Eğer küresel bir ekonomik kriz yaşanıyorsa, biz de o kürenin içindeysek ve böyle bir uluslararası organizasyon söz konusuysa, etkilenmemesi mümkün değil. Bu açıdan sorun yok bence. Aldığım bilgilere göre de katılım konusunda geri dönüşler çok iyi değil. Bir de buna hâlâ bitmeyen, ne olacağı da belli olmayan otopark olayı da eklenirse, tablo pek iç açıcı görünmüyor.
Kayıp görmeyin
Zaten uzun bir zamandır kötü giden ve nereye oturtacağımızı bilemediğimiz fuar haline geldi. İZFAŞ Genel Müdürü Doğan İşleyen, yılların fuarcısı ve bu işten anlayan birkaç kişiden biri. Uzun süredir, sivil toplum örgütlerini ve basın kuruluşlarını da işin içine dahil ederek çıkış yolu arıyordu. Son dönemlerde hayata geçirdikleri bazı değişikliklerle de fuarı canlandırma ve daha çok halkı işin içine katma çabası içinde.

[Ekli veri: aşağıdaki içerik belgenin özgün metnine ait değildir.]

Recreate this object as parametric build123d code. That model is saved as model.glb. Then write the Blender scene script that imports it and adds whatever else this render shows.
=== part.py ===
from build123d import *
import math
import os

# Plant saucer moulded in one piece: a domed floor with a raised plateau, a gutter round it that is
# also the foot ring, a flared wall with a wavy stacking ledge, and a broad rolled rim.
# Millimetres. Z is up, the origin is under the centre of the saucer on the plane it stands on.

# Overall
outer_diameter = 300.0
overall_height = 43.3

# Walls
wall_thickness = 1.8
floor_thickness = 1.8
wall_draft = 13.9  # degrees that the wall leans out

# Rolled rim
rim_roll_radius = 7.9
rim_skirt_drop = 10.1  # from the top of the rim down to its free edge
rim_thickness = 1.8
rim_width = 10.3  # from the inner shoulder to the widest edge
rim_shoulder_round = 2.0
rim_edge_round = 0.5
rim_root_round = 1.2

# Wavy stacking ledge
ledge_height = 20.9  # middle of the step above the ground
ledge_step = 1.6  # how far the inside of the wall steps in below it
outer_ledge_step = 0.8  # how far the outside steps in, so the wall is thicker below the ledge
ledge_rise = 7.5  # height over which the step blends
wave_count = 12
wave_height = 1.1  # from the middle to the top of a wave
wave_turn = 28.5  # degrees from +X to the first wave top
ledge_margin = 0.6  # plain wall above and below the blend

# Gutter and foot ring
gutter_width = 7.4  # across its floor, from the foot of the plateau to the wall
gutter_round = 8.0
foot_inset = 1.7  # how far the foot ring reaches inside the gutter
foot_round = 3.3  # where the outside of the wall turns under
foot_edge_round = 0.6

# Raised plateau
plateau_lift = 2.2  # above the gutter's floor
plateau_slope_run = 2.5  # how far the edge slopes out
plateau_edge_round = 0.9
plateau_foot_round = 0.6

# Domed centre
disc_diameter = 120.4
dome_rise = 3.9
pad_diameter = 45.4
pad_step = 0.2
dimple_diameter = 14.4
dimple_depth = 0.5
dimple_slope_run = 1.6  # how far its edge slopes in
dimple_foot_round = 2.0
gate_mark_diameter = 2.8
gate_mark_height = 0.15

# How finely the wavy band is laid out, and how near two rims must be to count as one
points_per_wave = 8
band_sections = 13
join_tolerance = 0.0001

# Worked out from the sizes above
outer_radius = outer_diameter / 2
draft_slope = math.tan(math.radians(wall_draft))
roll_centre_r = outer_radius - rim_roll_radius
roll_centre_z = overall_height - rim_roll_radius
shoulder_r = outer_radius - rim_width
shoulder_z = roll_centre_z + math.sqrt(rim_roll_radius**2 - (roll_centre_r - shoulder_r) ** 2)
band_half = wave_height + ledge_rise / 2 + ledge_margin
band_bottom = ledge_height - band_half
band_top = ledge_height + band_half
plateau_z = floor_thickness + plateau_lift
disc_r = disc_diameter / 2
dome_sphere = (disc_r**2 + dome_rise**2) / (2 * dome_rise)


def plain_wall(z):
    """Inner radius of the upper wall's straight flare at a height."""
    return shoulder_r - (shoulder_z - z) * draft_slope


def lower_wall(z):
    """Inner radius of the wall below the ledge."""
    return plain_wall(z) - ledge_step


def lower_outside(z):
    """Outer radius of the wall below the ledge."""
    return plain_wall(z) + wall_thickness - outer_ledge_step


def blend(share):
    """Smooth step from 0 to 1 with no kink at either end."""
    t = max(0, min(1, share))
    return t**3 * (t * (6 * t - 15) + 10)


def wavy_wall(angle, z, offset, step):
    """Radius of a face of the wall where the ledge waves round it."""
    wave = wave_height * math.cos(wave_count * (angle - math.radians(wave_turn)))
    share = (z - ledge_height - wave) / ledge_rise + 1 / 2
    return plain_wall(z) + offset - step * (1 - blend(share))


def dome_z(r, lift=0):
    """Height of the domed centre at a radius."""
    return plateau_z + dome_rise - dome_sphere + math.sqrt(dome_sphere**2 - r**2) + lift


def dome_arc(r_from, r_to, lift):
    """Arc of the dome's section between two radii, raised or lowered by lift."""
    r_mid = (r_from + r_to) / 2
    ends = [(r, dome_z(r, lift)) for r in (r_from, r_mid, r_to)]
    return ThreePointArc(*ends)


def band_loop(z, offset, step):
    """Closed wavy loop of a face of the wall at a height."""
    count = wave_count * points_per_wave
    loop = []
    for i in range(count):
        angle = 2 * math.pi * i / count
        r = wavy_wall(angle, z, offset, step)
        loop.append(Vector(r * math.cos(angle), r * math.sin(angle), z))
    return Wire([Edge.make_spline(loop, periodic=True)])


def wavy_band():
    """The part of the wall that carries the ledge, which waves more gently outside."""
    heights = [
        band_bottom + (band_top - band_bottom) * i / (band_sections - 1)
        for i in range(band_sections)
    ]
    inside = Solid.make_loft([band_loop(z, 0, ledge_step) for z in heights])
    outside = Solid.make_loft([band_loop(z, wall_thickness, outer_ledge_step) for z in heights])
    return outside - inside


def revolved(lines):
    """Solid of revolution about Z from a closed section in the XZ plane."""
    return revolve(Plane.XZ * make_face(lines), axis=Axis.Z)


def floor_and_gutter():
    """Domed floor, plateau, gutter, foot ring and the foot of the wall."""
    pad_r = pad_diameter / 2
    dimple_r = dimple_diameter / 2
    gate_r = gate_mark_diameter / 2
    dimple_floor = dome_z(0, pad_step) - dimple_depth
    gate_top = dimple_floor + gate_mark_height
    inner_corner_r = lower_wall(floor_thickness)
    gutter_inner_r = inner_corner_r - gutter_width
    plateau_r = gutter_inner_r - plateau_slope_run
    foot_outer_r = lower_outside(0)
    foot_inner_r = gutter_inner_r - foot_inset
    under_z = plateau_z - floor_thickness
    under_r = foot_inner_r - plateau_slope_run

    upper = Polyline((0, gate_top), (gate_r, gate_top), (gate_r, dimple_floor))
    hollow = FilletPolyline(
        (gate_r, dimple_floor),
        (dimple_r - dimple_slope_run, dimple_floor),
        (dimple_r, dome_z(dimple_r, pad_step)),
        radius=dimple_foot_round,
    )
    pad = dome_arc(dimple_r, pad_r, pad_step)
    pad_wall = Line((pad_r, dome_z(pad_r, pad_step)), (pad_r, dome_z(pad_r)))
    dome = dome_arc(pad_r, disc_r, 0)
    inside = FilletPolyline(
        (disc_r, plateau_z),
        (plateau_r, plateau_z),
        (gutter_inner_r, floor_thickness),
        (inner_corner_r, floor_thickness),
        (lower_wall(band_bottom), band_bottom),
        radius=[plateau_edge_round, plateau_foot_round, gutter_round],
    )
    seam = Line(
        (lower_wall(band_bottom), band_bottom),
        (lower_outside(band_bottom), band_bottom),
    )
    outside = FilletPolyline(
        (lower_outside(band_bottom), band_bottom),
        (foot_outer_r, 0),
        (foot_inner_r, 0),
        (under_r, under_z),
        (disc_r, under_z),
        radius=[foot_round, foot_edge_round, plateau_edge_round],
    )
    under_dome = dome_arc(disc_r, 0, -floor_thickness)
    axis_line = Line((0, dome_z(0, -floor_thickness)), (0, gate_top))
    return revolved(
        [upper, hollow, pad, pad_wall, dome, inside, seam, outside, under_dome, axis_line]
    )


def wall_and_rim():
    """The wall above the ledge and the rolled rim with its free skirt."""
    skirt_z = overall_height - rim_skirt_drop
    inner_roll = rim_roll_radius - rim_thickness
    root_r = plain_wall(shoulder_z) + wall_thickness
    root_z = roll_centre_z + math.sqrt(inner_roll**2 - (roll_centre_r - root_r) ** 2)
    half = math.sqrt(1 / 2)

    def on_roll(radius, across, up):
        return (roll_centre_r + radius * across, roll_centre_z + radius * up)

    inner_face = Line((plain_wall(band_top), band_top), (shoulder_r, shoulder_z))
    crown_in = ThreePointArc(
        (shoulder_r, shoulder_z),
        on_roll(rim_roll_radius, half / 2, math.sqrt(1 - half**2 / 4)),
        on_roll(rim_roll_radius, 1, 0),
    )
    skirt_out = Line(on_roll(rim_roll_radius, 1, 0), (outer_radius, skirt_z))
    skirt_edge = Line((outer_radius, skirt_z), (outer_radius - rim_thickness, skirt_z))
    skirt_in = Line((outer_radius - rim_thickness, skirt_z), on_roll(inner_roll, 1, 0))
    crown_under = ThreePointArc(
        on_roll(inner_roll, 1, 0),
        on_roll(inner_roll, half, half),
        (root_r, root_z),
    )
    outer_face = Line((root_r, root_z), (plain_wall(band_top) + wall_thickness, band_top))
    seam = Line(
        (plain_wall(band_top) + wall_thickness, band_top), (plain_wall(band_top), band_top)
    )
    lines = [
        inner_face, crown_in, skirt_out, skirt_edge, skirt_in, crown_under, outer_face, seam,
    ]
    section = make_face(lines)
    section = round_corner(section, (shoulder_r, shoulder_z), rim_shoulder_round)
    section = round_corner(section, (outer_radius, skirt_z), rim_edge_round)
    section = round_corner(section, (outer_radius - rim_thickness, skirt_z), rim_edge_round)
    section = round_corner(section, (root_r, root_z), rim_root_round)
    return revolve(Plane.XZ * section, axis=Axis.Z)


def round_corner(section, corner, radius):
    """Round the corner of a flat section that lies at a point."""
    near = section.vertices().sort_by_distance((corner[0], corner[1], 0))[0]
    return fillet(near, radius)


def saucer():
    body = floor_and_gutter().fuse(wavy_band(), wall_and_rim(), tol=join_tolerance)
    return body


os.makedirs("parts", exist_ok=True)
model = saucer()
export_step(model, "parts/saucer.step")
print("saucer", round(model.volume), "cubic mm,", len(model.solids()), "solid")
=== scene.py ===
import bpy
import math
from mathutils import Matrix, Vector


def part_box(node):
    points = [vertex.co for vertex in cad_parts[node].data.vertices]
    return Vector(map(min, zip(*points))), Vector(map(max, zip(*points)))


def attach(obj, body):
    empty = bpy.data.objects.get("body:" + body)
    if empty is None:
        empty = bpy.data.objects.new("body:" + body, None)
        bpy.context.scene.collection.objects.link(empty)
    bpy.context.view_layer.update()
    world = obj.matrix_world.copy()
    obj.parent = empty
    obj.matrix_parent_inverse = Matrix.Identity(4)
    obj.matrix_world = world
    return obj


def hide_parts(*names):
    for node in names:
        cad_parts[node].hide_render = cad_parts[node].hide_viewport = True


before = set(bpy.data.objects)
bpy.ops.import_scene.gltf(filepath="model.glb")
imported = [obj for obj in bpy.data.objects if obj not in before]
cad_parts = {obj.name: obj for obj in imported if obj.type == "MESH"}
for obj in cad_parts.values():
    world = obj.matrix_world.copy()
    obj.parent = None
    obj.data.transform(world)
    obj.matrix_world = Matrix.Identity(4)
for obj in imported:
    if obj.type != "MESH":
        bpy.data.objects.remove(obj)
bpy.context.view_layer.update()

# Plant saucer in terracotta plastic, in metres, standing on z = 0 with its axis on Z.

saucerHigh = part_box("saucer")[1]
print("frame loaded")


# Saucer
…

Şimdi, kalkıp, “Fuara şu kadar yabancı şirket katıldı, şu kadar iş bağlantısı yapıldı” dersek, uluslararası fuar anlayışına ve ihtisas fuarlarına haksızlık etmiş oluruz. O yüzden, kendi kendimizi kandırmayı bir kenara bırakıp bunun gerçek bir dönüşüm fırsatı olduğunu görmemiz gerekiyor sanırım. Eminim, İşleyen’in kafasında birçok şey vardır. Kriz var. Katılımın geçen yılara oranla kayıpsız olacağını pek sanmıyorum. O yüzden, bu doğal süreci bir kayıp olarak görüp, yeni bir konsepte ve yapıya geçilmesi gerektiğine inanıyorum.